• _The request_: Would you quote the material below from its first line through the line containing "STEPS_PER_TURN = 24", exactly and with both ends included?
--- BEGIN Available data ---
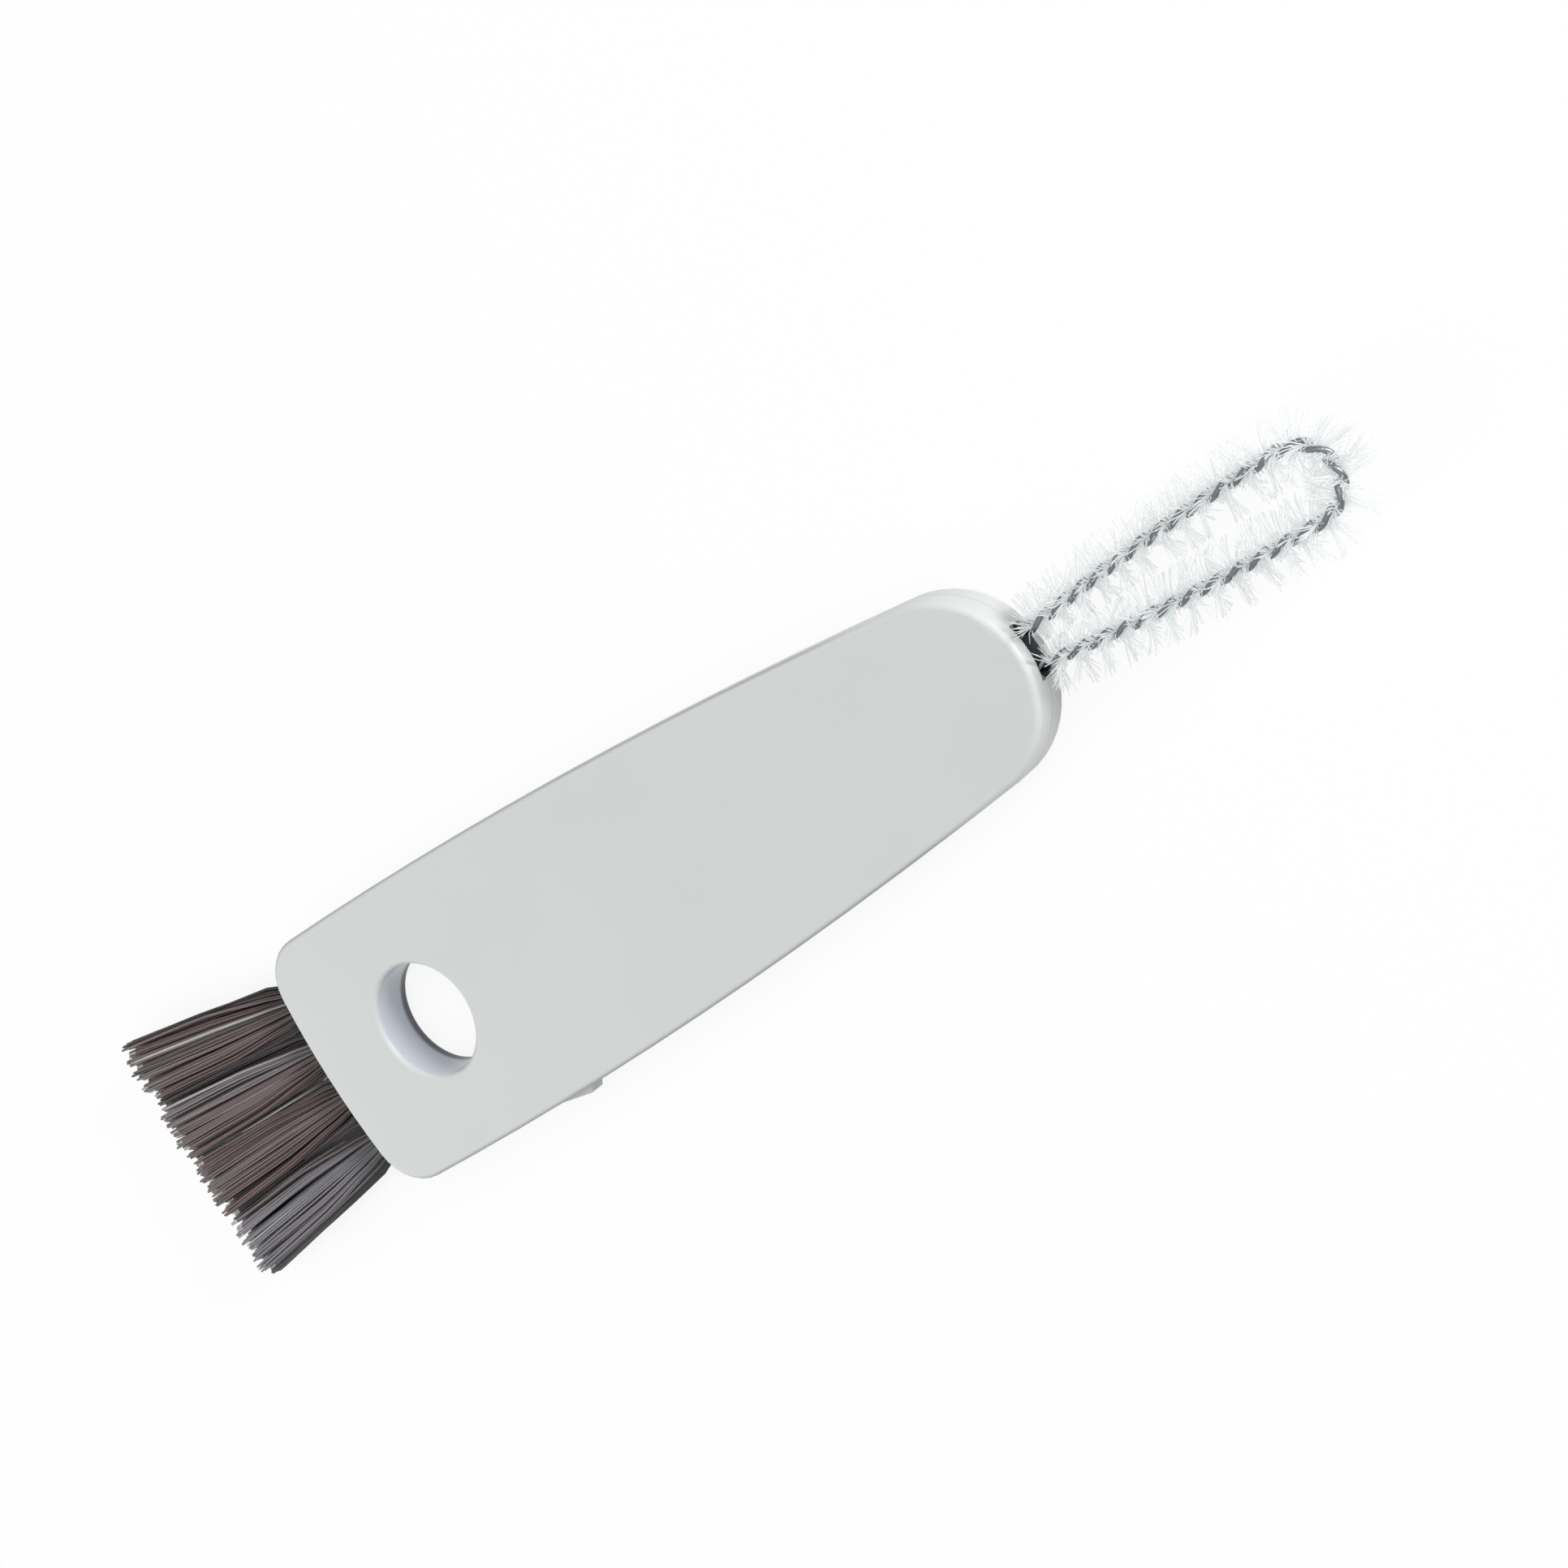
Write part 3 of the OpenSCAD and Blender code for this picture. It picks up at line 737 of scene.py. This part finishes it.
        # Some cut ends are flagged and scatter more light
        is_flagged = random.uniform(0, 1, count) < 0.12 + 0.06 * towards_first
        return slots, np.where(is_flagged, self.PALE, slots)


class BRUSH_OT_loop_wires(Operator):
    """Build the two wires that are twisted and bent into the loop"""

    bl_idname = "brush.loop_wires"
    bl_label = "Loop wires"

    SIDES = 12
    STEPS_PER_TURN = 24

    def execute(self, context):
        sizes = context.scene.brush.loop
        path = LoopPath()
        steel = drawn_metal("drawn_stainless_wire", sizes.steel, 0.32)
        off_centre = (sizes.wire + WIRE_GAP) / 2
        steps = int(2 * path.half / sizes.pitch * self.STEPS_PER_TURN)
        for node, phase in (("loop_wire_a", 0), ("loop_wire_b", math.pi)):
            points = []
            for s in np.linspace(0, 2 * path.half, steps + 1):
                centre, _, outward = path.at(s)
                turn = path.twist(s, sizes.pitch) + phase
                points.append(centre + off_centre * (math.cos(turn) * outward + math.sin(turn) * UP))
            radii = np.full((1, steps + 1), sizes.wire / 2)
            name = f"{node}_drawn"
            mesh = strands_mesh(name, np.array([points]), radii, self.SIDES, np.zeros(1, int), [steel])
            add_piece(name, mesh, node)
        return {"FINISHED"}


class BRUSH_OT_loop_filaments(Operator):
    """Build the fine filaments that the wires clamp"""

    bl_idname = "brush.loop_filaments"
    bl_label = "Loop filaments"

    SIDES = 4
    POINTS = 5
    SEED = 7
    CLUMP_SIZE = 9
    BARE_ROOT = 0.5 * MM
    # Between the wires there is room for the filaments to spread by 38 degrees
    MOST_SPLAY = 0.66

    def execute(self, context):
        sizes = context.scene.brush.loop
        random = np.random.default_rng(self.SEED)
        path = LoopPath()
        first = path.s_root + self.BARE_ROOT
        last = 2 * path.half - first
        paths = []
        for i, s in enumerate(np.linspace(first, last, sizes.filaments)):
            if i % self.CLUMP_SIZE == 0:
                clump = random.normal(0, 1, (2, 4))
            s += random.uniform(-0.05, 0.05) * MM
            spot = path.at(s)
            # A filament lies across the pair, and both of its ends stick out
            angle = path.twist(s, sizes.pitch) + math.pi / 2
            offset = random.uniform(-0.06, 0.06) * MM
            for end in (0, 1):
                way = angle + end * math.pi
                paths.append(self.long_end(sizes.reach, path, spot, way, offset, clump[end], random))
                # Two short filaments that the wires bend aside fill in beside it
                for spread in random.uniform(-1.1, 1.1, 2):
                    paths.append(self.short_end(spot, way + spread, random))
        radii = np.full((len(paths), self.POINTS), sizes.thickness / 2)
        radii[:, -1] *= 0.7
        name = "loop_filament_brush"
        slots = np.zeros(len(paths), int)
        mesh = strands_mesh(name, np.array(paths), radii, self.SIDES, slots, [clear_nylon(sizes.nylon)])
        add_piece(name, mesh, "loop_filaments")
        return {"FINISHED"}

    def long_end(self, full_reach, path, spot, way, offset, clump, random):
        """A filament that leans and curls with its clump, stops at the middle of the loop and stays off the
        floor. clump holds its splay, its lean and the two parts of its curl."""
        centre, along, outward = spot
        floor = HANDLE_LOW.z + 0.08 * MM
        splay = 0.16 * clump[0] + random.uniform(-0.34, 0.34)
        a = way + np.clip(splay, -self.MOST_SPLAY, self.MOST_SPLAY)
        direction = math.cos(a) * outward + math.sin(a) * UP
        lean = 0.14 * clump[1] + random.normal(0, 0.07)
        reach = full_reach * random.uniform(0.84, 1.0)
        inward = -math.cos(a)
        if inward > 0.01:
            on_leg = centre[0] < path.bend_x
            room = abs(centre[1]) - 0.05 * MM if on_leg else 0.8 * LOOP_BEND_R
            reach = min(reach, room / inward)
        if direction[2] < -0.01:
            reach = min(reach, (floor - centre[2]) / direction[2])
        curl = 0.12 * clump[2:] + random.normal(0, 0.05, 2)
        sideways = np.cross(along, direction)
        bend = curl[0] * along + curl[1] * sideways
        t = np.linspace(0, 1, self.POINTS)[:, None]
        strand = centre + offset * sideways + reach * (t * direction + lean * t * along + bend * t**2)
        strand[:, 2] = np.maximum(strand[:, 2], floor)
        return strand

    def short_end(self, spot, way, random):
        """A short straight filament."""
        centre, along, outward = spot
        direction = math.cos(way) * outward + math.sin(way) * UP
        length = random.uniform(0.65, 1.1) * MM
        t = np.linspace(0, 1, self.POINTS)[:, None]
        return centre + length * t * (direction + random.normal(0, 0.25) * along)


class BRUSH_OT_stage(Operator):
    """Set the white floor, the soft light and the camera"""

    bl_idname = "brush.stage"
    bl_label = "Stage"

    def execute(self, context):
        scene = context.scene
        sizes = scene.brush.stage
        self.floor(scene, sizes.floor)
        self.sky(scene, sizes)
        self.lamp(scene, "soft_lamp", sizes.lamp, 0.3, (0.35, 0.1, 0.45))
        self.lamp(scene, "rim_lamp", sizes.rim_lamp, 0.25, (0.85, 0.15, 0.13))
        self.lamp(scene, "edge_lamp", sizes.edge_lamp, 0.25, (-0.55, -0.05, 0.22))
        self.camera(scene)
        scene.view_settings.view_transform = "Standard"
        return {"FINISHED"}

    def floor(self, scene, paint):
        """A square board 3 m wide, just under the handle."""
        half = 1.5
        corners = [(-half, -half, 0), (half, -half, 0), (half, half, 0), (-half, half, 0)]
        mesh = bpy.data.meshes.new("floor")
        mesh.from_pydata(corners, [], [(0, 1, 2, 3)])
        mesh.materials.append(white_painted_board(paint))
        floor = bpy.data.objects.new("floor", mesh)
        floor.location = (BRUSH_MIDDLE[0], 0, HANDLE_LOW.z - 0.01 * MM)
        scene.collection.objects.link(floor)

    def sky(self, scene, sizes):
        """Light that is bright above and dims towards the horizon, while the camera sees plain white."""
        world = bpy.data.worlds.new("studio")
        world.use_nodes = True
        tree = world.node_tree
        tree.nodes.clear()
        way = add_node(tree, "ShaderNodeTexCoord").outputs["Generated"]
        up = add_node(tree, "ShaderNodeSeparateXYZ", links={0: way}).outputs["Z"]
        strength = add_node(
            tree, "ShaderNodeMapRange",
            {"From Min": 0.05, "From Max": 0.75, "To Min": sizes.horizon, "To Max": sizes.sky},
            {"Value": up},
        )
        sky = add_node(
            tree, "ShaderNodeBackground", {"Color": rgba(sizes.sky_tint)}, {"Strength": strength.outputs[0]}
        )
        white = add_node(tree, "ShaderNodeBackground", {"Color": WHITE, "Strength": 1})
        seen = add_node(tree, "ShaderNodeLightPath").outputs["Is Camera Ray"]
        mix = add_node(tree, "ShaderNodeMixShader", links={0: seen, 1: sky.outputs[0], 2: white.outputs[0]})
        add_node(tree, "ShaderNodeOutputWorld", links={0: mix.outputs[0]})
        scene.world = world

    def lamp(self, scene, name, power, size, place):
        """A square lamp that looks at the middle of the brush."""
        lamp = bpy.data.lights.new(name, "AREA")
        lamp.energy = power
        lamp.size = size
        holder = bpy.data.objects.new(name, lamp)
        holder.location = place
        way = Vector(BRUSH_MIDDLE) - holder.location
        holder.rotation_euler = way.to_track_quat("-Z", "Y").to_euler()
        scene.collection.objects.link(holder)

    def camera(self, scene):
        """The camera at the place and angle that the photograph's perspective gives."""
        data = bpy.data.cameras.new("camera")
        data.lens = 50
        data.sensor_width = 36
        data.clip_start = 0.01
        camera = bpy.data.objects.new("camera", data)
        place = Vector((147.18, 3.98, 145.75)) * MM
        right = Vector((0.70117, -0.53364, -0.47285))
        down = Vector((-0.43188, -0.84556, 0.31385))
        forward = Vector((-0.56731, -0.01585, -0.82335))
        axes = Matrix((right, -down, -forward)).transposed().to_4x4()
        camera.matrix_world = Matrix.Translation(place) @ axes
        scene.collection.objects.link(camera)
        scene.camera = camera


class BRUSH_PT_sidebar(Panel):
    """Lists the pieces of the brush with their sizes and colours"""

    bl_idname = "BRUSH_PT_sidebar"
    bl_label = "Crevice brush"
    bl_space_type = "VIEW_3D"
    bl_region_type = "UI"
    bl_category = "Crevice brush"

    def draw(self, context):
        brush = context.scene.brush
        for group, operators in (
            (brush.handle, [BRUSH_OT_handle]),
            (brush.tufts, [BRUSH_OT_tufts]),
            (brush.loop, [BRUSH_OT_loop_wires, BRUSH_OT_loop_filaments]),
            (brush.stage, [BRUSH_OT_stage]),
        ):
            box = self.layout.box()
            for name in group.__annotations__:
                box.prop(group, name)
            for operator in operators:
                box.operator(operator.bl_idname)


OPERATORS = (BRUSH_OT_handle, BRUSH_OT_tufts, BRUSH_OT_loop_wires, BRUSH_OT_loop_filaments, BRUSH_OT_stage)
CLASSES = (
    BrushHandleProperties,
    BrushTuftProperties,
    BrushLoopProperties,
    BrushStageProperties,
    BrushProperties,
    *OPERATORS,
    BRUSH_PT_sidebar,
)


def register():
    for cls in CLASSES:
        bpy.utils.register_class(cls)
    bpy.types.Scene.brush = PointerProperty(type=BrushProperties)


def unregister():
    del bpy.types.Scene.brush
    for cls in reversed(CLASSES):
        bpy.utils.unregister_class(cls)


def main():
    """Builds the brush and its stage."""
    register()
    for operator in OPERATORS:
        group, name = operator.bl_idname.split(".")
        getattr(getattr(bpy.ops, group), name)()
    bpy.context.view_layer.update()


if __name__ == "__main__":
    main()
--- END Available data ---
• _Written answer_:
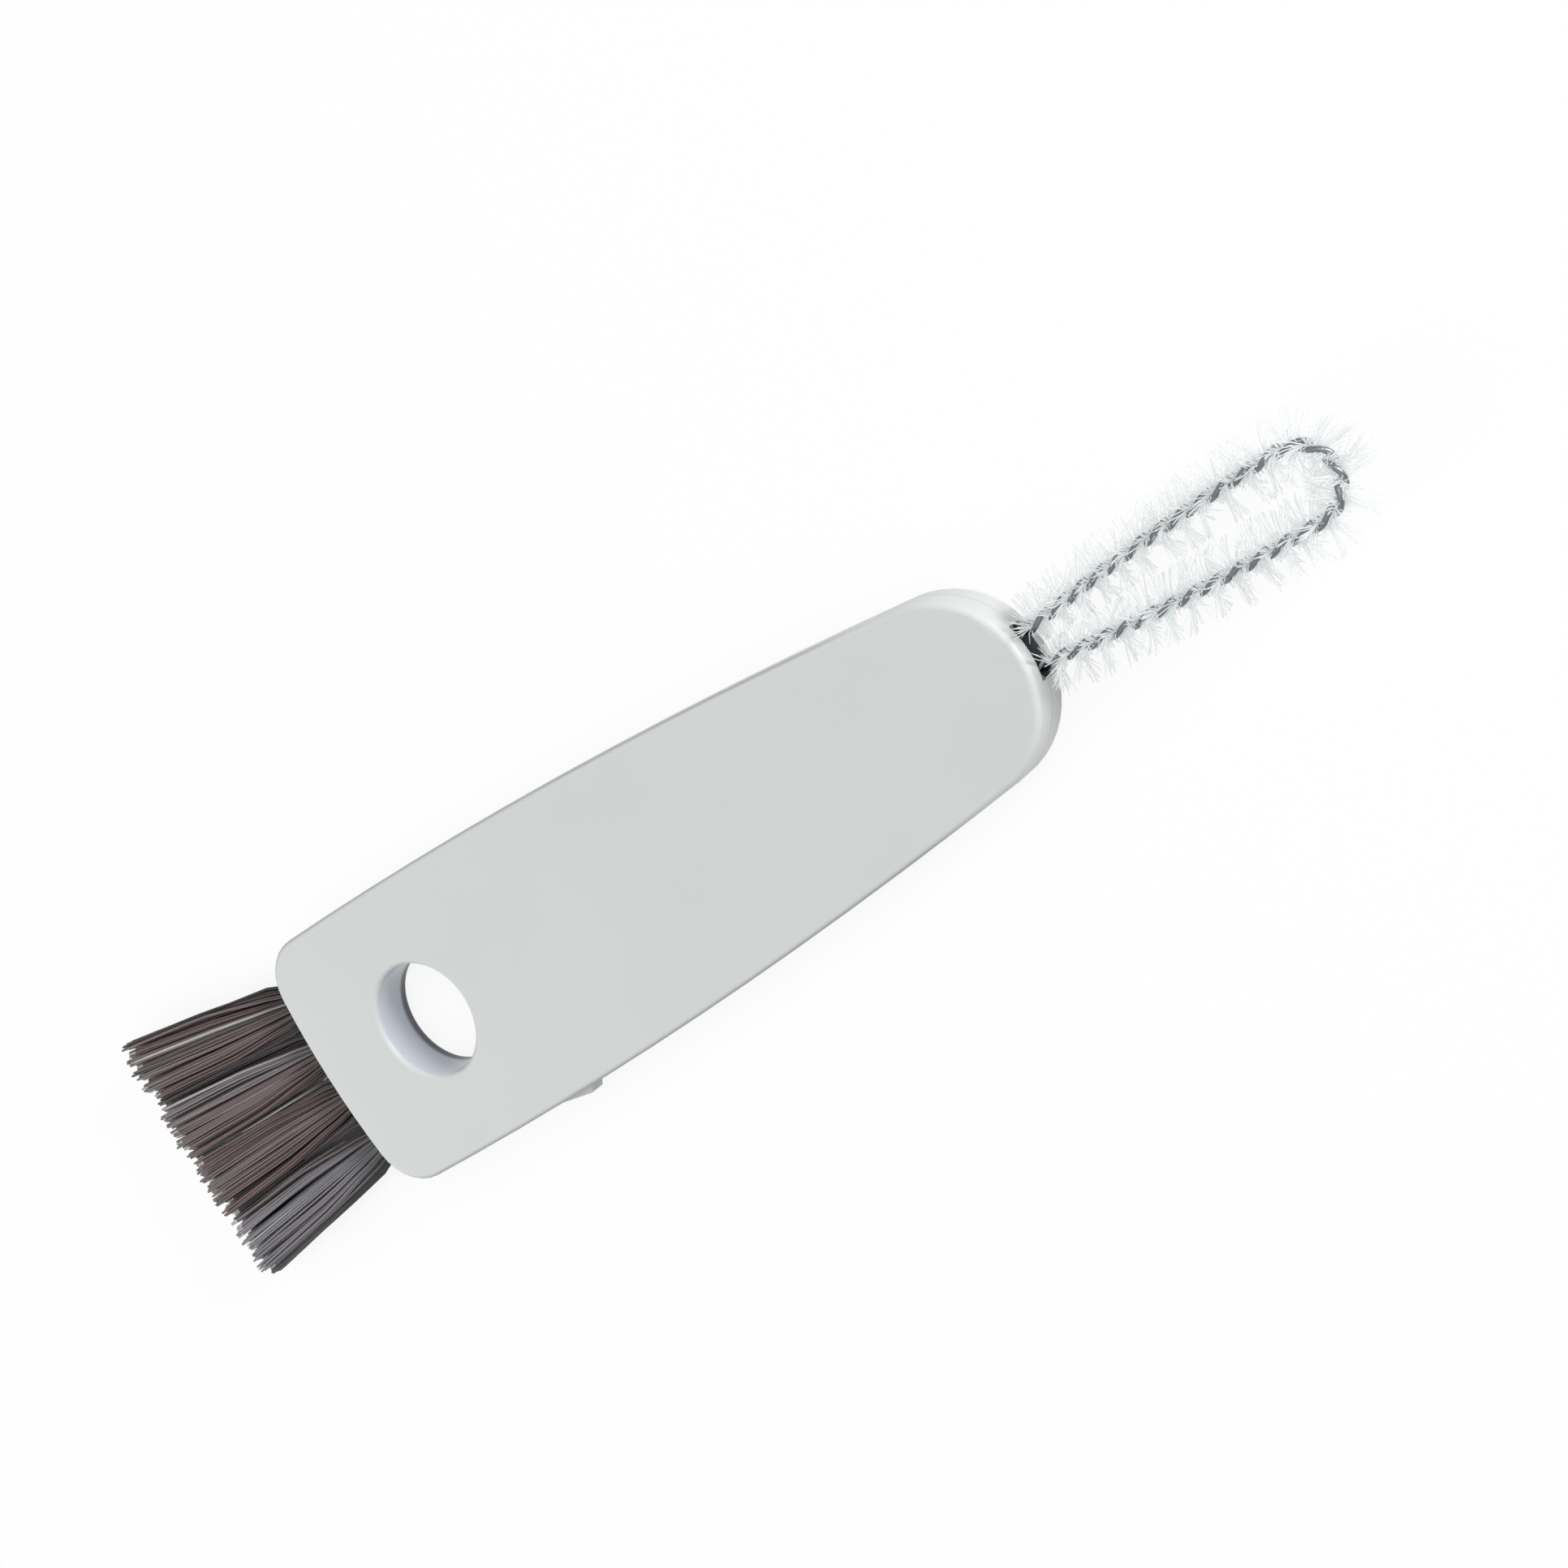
Write part 3 of the OpenSCAD and Blender code for this picture. It picks up at line 737 of scene.py. This part finishes it.
        # Some cut ends are flagged and scatter more light
        is_flagged = random.uniform(0, 1, count) < 0.12 + 0.06 * towards_first
        return slots, np.where(is_flagged, self.PALE, slots)


class BRUSH_OT_loop_wires(Operator):
    """Build the two wires that are twisted and bent into the loop"""

    bl_idname = "brush.loop_wires"
    bl_label = "Loop wires"

    SIDES = 12
    STEPS_PER_TURN = 24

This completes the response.